Ladd, Theory of Reality, 69—“I know that I am, because, as the basis of all discriminations as to what I am, and as the core of all such self-knowledge, I immediately know myself as will” So as to the non-ego, “that things actually are is a factor in my knowledge of them which springs from the root of an experience with myself as a will, at once active and inhibited, as an agent and yet opposed by another.” The ego and the non-ego as well are fundamentally and essentially will. “Matter must be, per se, Force. But this is ... to be a Will” (439). We know nothing of the atom apart from its force (442). Ladd quotes from G. E. Bailey: “The life-principle, varying only in degree, is omnipresent.
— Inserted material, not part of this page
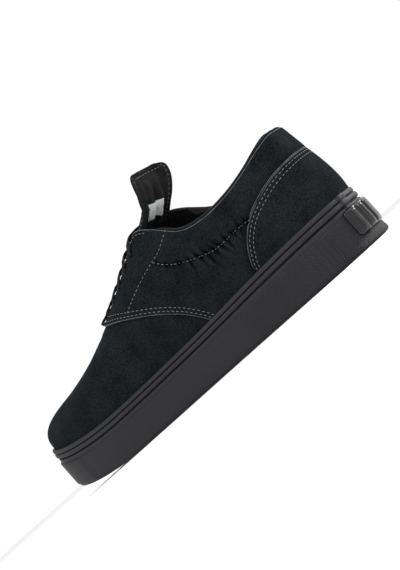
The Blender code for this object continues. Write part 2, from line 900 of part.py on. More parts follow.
def make_tongue(suede, group):
    sections = [tongue_section(turn) for turn in TONGUE_TURNS]
    forward = top_point(LATERAL, VAMP_TURN)[0] - top_point(LATERAL, THROAT_BASE)[0]
    root = forward.normalized() * TONGUE_ROOT - Vector((0, 0, 2 * TONGUE_GAP))
    sections.insert(0, [Vector((point.x * ROOT_WIDTH, point.y, point.z)) + root
                        for point in sections[0]])
    crown = (sections[-1][3] + sections[-1][4]) / 2
    for share, width, arch in TONGUE_END:
        sections.append(free_section(crown, share, width * THROAT_WIDTH, arch * THROAT_WIDTH))
    made = sheet("tongue", [(LATERAL, sections)], suede, group)
    orient_up(made)
    thicken(made, TONGUE_THICKNESS, even=False)
    return made


def orient_up(item):
    """Make an open sheet face up and forward."""
    total = sum((face.normal * face.area for face in item.data.polygons), Vector())
    if total.z < 0:
        item.data.flip_normals()
        item.data.update()


def lace_half(side, turn, lift):
    """Stations of a lace from inside its hole to the throat edge."""
    rise = rise_below_edge(side, turn, EYELET_INSET)
    hole = upper_point(side, turn, rise)
    out = surface_out(side, turn, rise)
    stations = [(hole - out * UPPER_WALL / 2, LACE_STUB), (hole + out * lift, LACE_STUB)]
    for share in (0.3, 0.65, 1.0):
        place = blend(rise, 1.0, share)
        lifted = upper_point(side, turn, place) + surface_out(side, turn, min(place, EDGE_RISE)) * lift
        stations.append((lifted, LACE_WIDTH))
    return stations


def lace_bar(name, turn, material_used, group):
    """Flat lace from one eyelet over the tongue to the other, its ends in the holes."""
    lift = OVERLAY_GAP + OVERLAY_WALL + CLEARANCE + LACE_THICKNESS / 2 + LACE_EASE
    left = lace_half(LATERAL, turn, lift)
    right = lace_half(MEDIAL, turn, lift)
    start, end = left[-1][0], right[-1][0]
    crown = [(place, LACE_WIDTH) for place in crown_points(start, end, LACE_ARCH)]
    stations = left + crown + list(reversed(right))
    across = (end - start).normalized()
    out = surface_out(LATERAL, turn, EDGE_RISE) + surface_out(MEDIAL, turn, EDGE_RISE)
    return ribbon(name, stations, out.cross(across).normalized(), material_used, group)


def ribbon(name, stations, wide_way, material_used, group):
    """Closed flat band along stations of (place, width)."""
    places = [place for place, width in stations]
    shape = bmesh.new()
    rings = []
    for index, (place, width) in enumerate(stations):
        before = places[max(index - 1, 0)]
        after = places[min(index + 1, len(places) - 1)]
        flat = (after - before).normalized().cross(wide_way).normalized()
        ring = []
        for wide, thick in ((-1, -1), (1, -1), (1, 1), (-1, 1)):
            corner = place + wide_way * (wide * width / 2) + flat * (thick * LACE_THICKNESS / 2)
            ring.append(shape.verts.new(corner))
        rings.append(ring)
    for first, second in zip(rings, rings[1:]):
        for index in range(4):
            after = (index + 1) % 4
            shape.faces.new([first[index], first[after], second[after], second[index]])
    shape.faces.new(rings[0])
    shape.faces.new(list(reversed(rings[-1])))
    bmesh.ops.recalc_face_normals(shape, faces=shape.faces)
    mesh = bpy.data.meshes.new(name)
    shape.to_mesh(mesh)
    shape.free()
    made = bpy.data.objects.new(name, mesh)
    made.data.materials.append(material_used)
    group.objects.link(made)
    return made


def make_laces(lace, group):
    for pair, turn in enumerate(eyelet_turns()):
        lace_bar("lace_bar_%d" % (pair + 1), turn, lace, group)


def make_heel_tab(rubber, group):
    """Moulded plate on the back of the wall, with soft upright waves."""
    def columns(side):
        reach = SIDES[side][1][-1]
        made = []
        for index in range(TAB_STEPS + 1):
            way = index / TAB_STEPS * TAB_WIDTH / 2
            turn = way / reach
            wave = TAB_WAVE * (1 + math.cos(2 * math.pi * TAB_WAVES * way / TAB_WIDTH)) / 2
            outset = CLEARANCE + TAB_WALL + wave
            column = []
            for row in range(TAB_ROWS + 1):
                z = TAB_BOTTOM + TAB_HEIGHT * row / TAB_ROWS
                column.append(ring_point(side, turn, outset, z))
            made.append(column)
        return made

    made = sheet("heel_tab", both_sides(columns), rubber, group)
    thicken(made, TAB_WALL)
    return made


def main():
    clear_scene()
    shoe = collection("skate_shoe")
    cutters = collection("cutters")
    rubber = material("black_rubber", BLACK_RUBBER, 0.62)
    gloss = material("gloss_rubber", GLOSS_RUBBER, 0.22)
    gum = material("gum_rubber", GUM, 0.70)
    suede = material("suede", SUEDE, 0.95)
    cloth = material("lining_cloth", LINING, 0.90)
    lace = material("lace_cloth", LACE_BLACK, 0.90)
    make_outsole(gum, shoe, cutters)
    make_midsole(rubber, shoe)
    make_heel_tab(gloss, shoe)
    make_insole(cloth, shoe)
    holes = make_eyelet_cutter(cutters)
    make_upper(suede, shoe, holes)
    make_quarters(suede, shoe, cutters, holes)
    make_counter(suede, shoe, cutters)
    make_collar_lining(cloth, shoe)
    make_tongue(suede, shoe)
    make_laces(lace, shoe)


main()
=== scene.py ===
"""Skateboarding shoe, right foot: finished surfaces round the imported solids.

Frame: metres, +Y to the toe, +X to the outer side, +Z up, origin on the ground under the
middle of the heel. The curves of the last are worked out from the same sizes and tables
as the solids, with many more columns and rows.
"""
import functools
import json
import math

import bmesh
import bpy
import numpy as np
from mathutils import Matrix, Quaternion, Vector

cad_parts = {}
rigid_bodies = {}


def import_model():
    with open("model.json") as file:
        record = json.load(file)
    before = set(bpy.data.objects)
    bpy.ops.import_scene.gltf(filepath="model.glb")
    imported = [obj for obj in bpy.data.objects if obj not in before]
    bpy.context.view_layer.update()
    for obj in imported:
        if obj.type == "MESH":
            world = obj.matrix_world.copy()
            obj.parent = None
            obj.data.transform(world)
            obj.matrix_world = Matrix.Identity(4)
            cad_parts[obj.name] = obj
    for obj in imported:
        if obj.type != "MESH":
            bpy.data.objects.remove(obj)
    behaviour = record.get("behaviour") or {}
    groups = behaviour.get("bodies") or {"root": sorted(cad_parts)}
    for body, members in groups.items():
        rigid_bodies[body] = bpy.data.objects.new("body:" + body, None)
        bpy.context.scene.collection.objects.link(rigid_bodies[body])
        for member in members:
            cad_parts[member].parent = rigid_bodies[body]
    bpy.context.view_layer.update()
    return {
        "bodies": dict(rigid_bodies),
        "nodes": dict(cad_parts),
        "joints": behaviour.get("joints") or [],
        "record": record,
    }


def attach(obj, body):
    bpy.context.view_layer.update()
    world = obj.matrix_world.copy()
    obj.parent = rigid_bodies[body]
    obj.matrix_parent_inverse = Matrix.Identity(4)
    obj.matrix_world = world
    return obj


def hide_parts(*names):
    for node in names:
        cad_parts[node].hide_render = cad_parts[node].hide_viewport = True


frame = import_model()

bl_info = {
    "name": "Skateboarding shoe",
    "version": (1, 0, 0),
    "blender": (4, 5, 0),
    "location": "3D View > Sidebar > Shoe",
    "description": "Builds the finished surfaces of a low-top suede skateboarding shoe",
    "category": "Add Mesh",
}

# Sizes of the last and the sole
LENGTH = 0.295
HEEL_WIDTH = 0.073
WAIST_WIDTH = 0.071
BALL_WIDTH = 0.107
HEEL_SEAT = 0.040
HEEL_HEIGHT = 0.092
INSTEP_HEIGHT = 0.106
TOE_HEIGHT = 0.062
COLLAR_WIDTH = 0.060
THROAT_WIDTH = 0.044
TOE_SPRING = 0.011
SPRING_START = 0.70
CLEARANCE = 0.0003
FOXING_HEIGHT = 0.036
FOXING_WALL = 0.0028
PLATFORM_HEIGHT = 0.0155
GUM_THICKNESS = 0.0050
GUM_EDGE_BEVEL = 0.0008
RIM_WIDTH = 0.0036
WALL_LAP = 0.0006
WALL_FOOT = 0.0005

# Strip round the toe
BUMPER_DEPTH = 0.0009
BUMPER_START = 0.80
BUMPER_RAMP = 0.02
BUMPER_LOW = 0.10
BUMPER_HIGH = 0.66

# Tread
TREAD_PITCH = 0.0121
TREAD_ANGLE = math.radians(30.5)
TREAD_TURN = math.radians(-12.0)
WIDE_RIB = 0.0030
NARROW_RIB = 0.0021
POCKET_DEPTH = 0.0028
POCKET_TAPER = 0.60
CUT_BELOW = 0.0005
LEAST_POCKET = 0.25
LEAST_SIDE = 0.0003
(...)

There is but one indivisible and absolute Omniscience and Intelligence, and this thrills through every atom of the whole Cosmos” (446). “Science has only made the Substrate of material things more and more completely self-like”(449). Spirit is the true and essential Being of what is called Nature (472). “The ultimate Being of the world is a self-conscious Mind and Will, which is the Ground of all objects made known in human experience” (550).
On classification of attributes, see Luthardt, Compendium, 71; Rothe, Dogmatik, 71; Kahnis, Dogmatik, 3:162; Thomasius, Christi Person und Werk, 1:47, 52, 136. On the general subject, see Charnock, Attributes; Bruce, Eigenschaftslehre.
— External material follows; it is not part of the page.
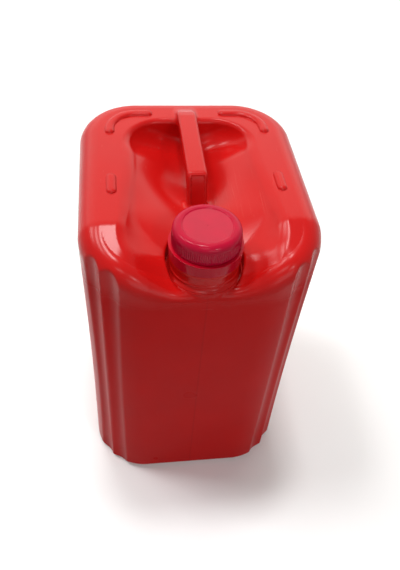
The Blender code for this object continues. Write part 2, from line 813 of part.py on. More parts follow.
def bridge_stub(name, radius, turn, top_z):
    """One of the small stubs left on the ring where the bridges to the cap have parted."""
    loops = []
    for z in (BAND_TOP_Z - STUB_ROOT, top_z):
        loop = []
        for u, v in ((-1, -1), (1, -1), (1, 1), (-1, 1)):
            point = Vector((radius + v * STUB_WIDTH / 2, u * STUB_LENGTH / 2, z))
            x = point.x * math.cos(turn) - point.y * math.sin(turn)
            y = point.x * math.sin(turn) + point.y * math.cos(turn)
            loop.append(Vector((x, y, z)))
        loops.append(loop)
    return add_object(name, mesh_from_loops(name, loops), (0.0, NECK_Y, 0.0))


def build_gasket():
    """The sealing disc inside the cap, just above the neck's mouth."""
    radius = CAP_BORE_RADIUS - GASKET_CLEARANCE
    top = GASKET_Z + GASKET_THICKNESS
    profile = [
        (radius - GASKET_BEVEL, GASKET_Z),
        (radius, GASKET_Z + GASKET_BEVEL),
        (radius, top - GASKET_BEVEL),
        (radius - GASKET_BEVEL, top),
    ]
    return turned("gasket", profile)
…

V. Absolute or Immanent Attributes.
First division.—Spirituality, and attributes therein involved.
In calling spirituality an attribute of God, we mean, not that we are justified in applying to the divine nature the adjective “spiritual,” but that the substantive “Spirit” describes that nature (John 4:24, marg.—“God is spirit”; Rom. 1:20—“the invisible things of him”; 1 Tim. 1:17—“incorruptible, invisible”; Col. 1:15—“the invisible God”). This implies, negatively, that (a) God is not matter. Spirit is not a refined form of matter but an immaterial substance, invisible, uncompounded, indestructible. (b) God is not dependent upon matter. It cannot be shown that the human mind, in any other state than the present, is dependent [pg 250] for consciousness upon its connection with a physical organism. Much less is it true that God is dependent upon the material universe as his sensorium. God is not only spirit, but he is pure spirit. He is not only not matter, but he has no necessary connection with matter (Luke 24:39—“A spirit hath not flesh and bones, as ye behold me having”).
John gives us the three characteristic attributes of God when he says that God is “spirit,” “light,” “love” (John 4:24; 1 John 1:5; 4:8),—not a spirit, a light, a love. Le Conte, in Royce's Conception of God, 45—“God is spirit, for spirit is essential Life and essential Energy, and essential Love, and essential Thought; in a word, essential Person.” Biedermann, Dogmatik, 631—“Das Wesen des Geistes als des reinen Gegensatzes zur Materie, ist das reine Sein, das in sich ist, aber nicht da ist.” Martineau, Study, 2:366—“The subjective Ego is always here, as opposed to all else, which is variously there.... Without local relations, therefore, the soul is inaccessible.” But, Martineau continues, “if matter be but centres of force, all the soul needs may be centres from which to act.” Romanes, Mind and Motion, 34—“Because within the limits of human experience mind is only known as associated with brain, it does not follow that mind cannot exist in any other mode.” La Place swept the heavens with his telescope, but could not find anywhere a God. “He might just as well,” says President Sawyer, “have swept his kitchen with a broom.” Since God is not a material being, he cannot be apprehended by any physical means.